Avaya polled 5,000 banking customers in the UAE, UK, Australia and India for the study. The survey also found over half of customers in the Emirates want their problems resolved at the first point of contact.

“I tend to complain over the phone, as I’m loathed to waste my time visiting a branch for little or no outcome,” said Mr Routledge said. “One development is complaining via social media. Public social media complaints often force a response to protect the brand of the bank which is great for the consumer.”

Emirates NBD announced last month it is investing Dh1 billion in digital technology over the next three years - a move that is in line with underlying changes in the banking industry.

Globally banks are increasingly streamlining their physical presence and investing in technology and digital wallets, shifting their focus to mobile services as they vie to retain and increase their customer base.

"Time is precious these days, and people increasingly want to transact, buy and compare on the web or through mobile, simply because it allows them to complete these tasks in their spare time.
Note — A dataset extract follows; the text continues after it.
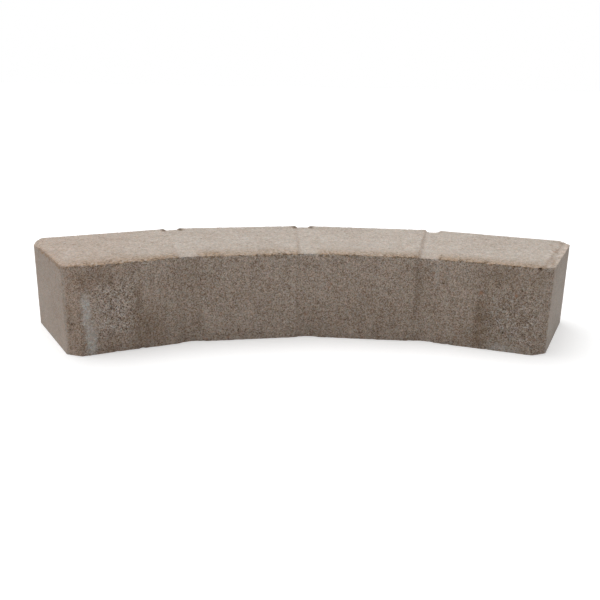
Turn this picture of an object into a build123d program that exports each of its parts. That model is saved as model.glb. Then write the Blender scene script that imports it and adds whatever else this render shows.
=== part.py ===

People want that convenience; they don’t want to be going to branches and sitting in queues if they can help it," said Jonathan Rawling, chief financial officer at the comparison website, Yallacompare. "Customer service here is, in general, frustrating. Organisations here tend to confuse customer service with having a customer service team. A typical experience is that you phone with a very specific problem, and you’ll reach someone who will talk very politely to you, but won’t have the authority or the knowledge to really address the problem."

Yaser Alzubaidi, engagement solutions sales leader for Asia Pacific, Middle East & Africa at Avaya, said: “For banks in the UAE today, delivering a superior customer experience requires co-ordination across all customer touchpoints - whether online or offline.

“We do see that mobile platforms are increasingly popular channels through which to engage banks as technologies like voice and video move digital. Yet while we may reach customer support through a mobile app, I think customers will always want to be able to speak to a live person.”

A recent Yallacompare survey of 3,500 UAE residents found that 80 per cent of respondents would recommend their bank to others.